Brennan, 524 Pa. at 549, 574 A.2d at 583. The Supreme Court's analysis is directly on point with this case. See, Baverso v. State Farm, 407 Pa.Super. 164, 595 A.2d 176 (1991); Nationwide v. Pitts, 400 Pa.Super. 269, 583 A.2d 489 (1990); Lamar v. Colonial Penn, 396 Pa.Super. 527, 578 A.2d 1337 (1990). The insurance policy in this case was written by appellant, General Accident, and should be interpreted against appellant. Further, the policy contains no limitation on the jurisdiction of the arbitrators. Brennan clearly controls our decision. Under Brennan, this is an appropriate case for arbitration.

We reverse the decision of the lower court to the extent it would invalidate the exclusion or find the exclusion inapplicable. There is a question for arbitration regarding the use of the vehicle at the time of the accident. Appellee has claimed that the vehicle in question was being used for personal transportation and that on the way he was to *9 deliver a package for his employer. Whether the exclusion is applicable, is a proper question for arbitration.

Appellant's second argument is that the lower court erred in granting appellee attorney's fees. We have reviewed the record of this matter and find no basis for the trial court's ordering attorney's fees. We find no basis in the record for a finding of dilatory, obdurate or vexatious conduct as required by 42 Pa.C.S.A. § 2503(7).
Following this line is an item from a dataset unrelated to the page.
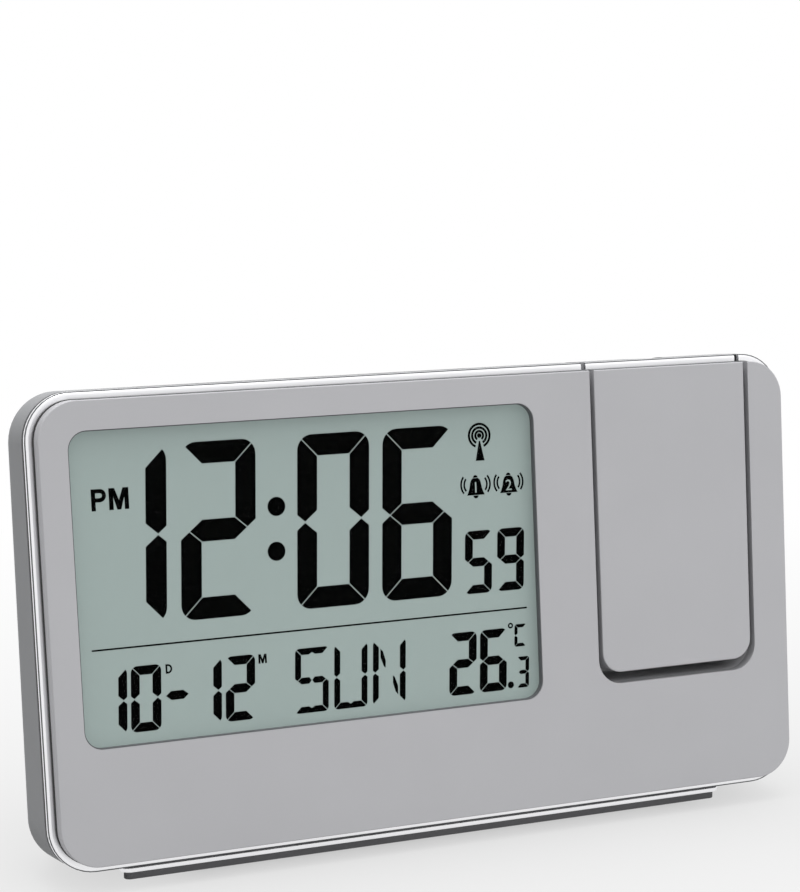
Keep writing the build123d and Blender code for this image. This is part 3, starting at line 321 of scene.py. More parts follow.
def finishes():
    """One finish for each material slot of the clock, and those that scene pieces take."""
    c = bpy.context.scene.clock_colours
    return {
        # silver lacquer on moulded ABS: a soft even sheen with a very fine flake
        "face_silver": finish("silver_lacquered_abs", c.silver, 0.46, 0.25, grain=0.5, relief=0.003,
                              mottle=0.02),
        # satin electroplating on ABS: mirrors its surroundings softly
        "plated_trim": finish("satin_plated_abs", c.plating, 0.3, 1.0, grain=3, mottle=0.01),
        # moulded rubber gasket: dull and dark; the same finish paints the dark shade line around the panel
        "dark_seam": finish("moulded_rubber_gasket", c.seam, 0.7, grain=0.6, relief=0.01),
        # grey lacquer on spark-eroded ABS: fine pebbled surface, grain drawn coarser than the real 0.1 mm
        "shell_grey": finish("pebbled_grey_abs", c.shell, 0.6, grain=0.35, relief=0.01, mottle=0.03,
                             shine=0.15),
        # coated acrylic: nearly invisible from the front
        "clear_window": clear("coated_acrylic_window", "1C211F", 0.02),
        # reflective liquid crystal glass: green-grey ground, with a glow of painted light that evens out the
        # shade at its edges
        "display_glass": lit_ground("liquid_crystal_glass", c.display),
        # milky cast acrylic that spreads the backlight: smooth, even white
        "guide_acrylic": finish("milky_cast_acrylic", "E9ECEA", 0.25, grain=1, mottle=0.01),
        # moulded white polycarbonate: clean white with a faint shine
        "frame_white": finish("moulded_white_polycarbonate", "DCDCD8", 0.45, grain=0.5, relief=0.004),
        # silicone with carbon layers, the layers drawn coarser than the real 0.1 mm
        "strip_rubber": striped(finish("layered_silicone_strip", "C9C2B6", 0.6), "26241F", 0.5),
        # glass-fibre board under green solder mask, with its copper runs showing through
        "board_green": speckled(striped(finish("green_masked_board", "1E5A32", 0.35), "2A6D40", 1.9, 0.05),
                                "C9B27A", 3.1, 0.14),
        # transfer-moulded epoxy: matt black with a little tooth
        "chip_black": finish("moulded_black_epoxy", "17181A", 0.55, grain=0.25, relief=0.006),
        # dipped epoxy bead: glossy amber brown
        "sensor_amber": finish("dipped_amber_resin", "5A3413", 0.2, grain=1.2, mottle=0.12),
        # drawn nickel silver can: smooth bright metal
        "can_steel": finish("drawn_nickel_can", "C2C3C6", 0.22, 1.0, grain=1.5),
        # pressed and ground ferrite: dark grey and slightly shiny
        "ferrite": speckled(finish("ground_ferrite", "303134", 0.4, 0.3, grain=0.3, relief=0.008),
                            "404247", 0.6, 0.2),
        # enamelled copper wire wound turn by turn: glossy brown ribs
        "copper_winding": striped(finish("enamelled_copper_winding", "B0642F", 0.3, 0.9),
                                  "5A2C12", 0.45, 0.4, relief=0.12),
        # moulded black ABS: dark, with a soft shine
        "tray_black": finish("moulded_black_abs", "1D1D1F", 0.5, grain=0.4, relief=0.008),
        # printed shrink sleeve over the steel can of the cell: smooth, in two plain colours
        "cell_case": striped(finish("shrink_sleeved_cell", "3B4149", 0.28, 0.4, grain=1.0),
                             "A87A3A", 90, 0.01),
        # nickel-plated spring steel: bright and slightly warm
        "contact_steel": finish("nickel_plated_spring_steel", "CFCFCB", 0.25, 1.0, grain=1.0),
        # zinc-plated steel, bright with a cool tint
        "screw_steel": finish("zinc_plated_steel", "B9BCC2", 0.3, 1.0, grain=0.8, mottle=0.06),
        # natural moulded nylon: waxy off-white
        "washer_nylon": finish("natural_nylon", "DAD6C8", 0.4, grain=0.8),
        # die-cut rubber foam pad: dull, with a coarse open grain
        "pad_rubber": finish("die_cut_rubber", c.pad, 0.8, grain=0.5, relief=0.03, mottle=0.1),
        # moulded keys, a little polished by use
        "key_grey": finish("moulded_grey_keys", c.keys, 0.42, grain=0.4, relief=0.004),
        # moulded black polycarbonate that swallows stray light
        "optic_black": finish("matt_black_polycarbonate", "111113", 0.6, grain=0.4, relief=0.006),
        # polished optical acrylic: clear, with a sharp glint
        "lens_clear": clear("polished_optical_acrylic", "EDF2F4", 0.35, 0.02),
        # tinted clear epoxy of a red lamp: deep glossy red
        "lamp_red": finish("red_clear_epoxy", "C8201C", 0.12, grain=2),
        # lit segments inside the glass: almost black, without shine
        "ink": finish("liquid_crystal_segment", c.ink, 0.6, grain=1, mottle=0.02, shine=0.0),
        # dark grey and dull band of painted shade on the wall of the window's recess
        "window_edge": finish("window_wall_painted_shade", "5E6062", 0.5, grain=0.8, mottle=0.03, shine=0.2),
        # thin dull dark grey lines of painted shade around the frame and along the top of panel and arm
        "painted_shade_grey": finish("painted_shade_lines", "5E6062", 0.55, grain=0.8, mottle=0.03, shine=0.2),
        # the display's ground again, with the same glow of painted light, for figures that stand out of a
        # dark sign
        "ground": lit_ground("liquid_crystal_ground", c.display),
        # pale grey inside the arm's pocket, paler than the silver face: painted light that brightens the
        # shaded pocket; grey like the shell where it ends behind it
        "cradle_grey": parted(finish("pale_pocket_painted_light", "D6D6D8", 0.4, grain=0.6, mottle=0.02),
                              c.shell, CRADLE_BACK),
    }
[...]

See Baverso, 407 Pa.Super. at 170, 595 A.2d at 179. The lower court's decision is reversed to the extent it awarded attorney's fees.

The judgment of the lower court is reversed in all respects, except to the extent that this case is ordered to arbitration pursuant to the terms of the insurance policy. The matter should be heard by the arbitrators and a decision rendered consistent herewith.

There is an outstanding motion to strike a portion of the reproduced record. Since our decision is not based on any improper documents, the motion is denied.

Motion to strike a portion of reproduced record denied. Judgment reversed and remanded in part, affirmed in part. Jurisdiction relinquished.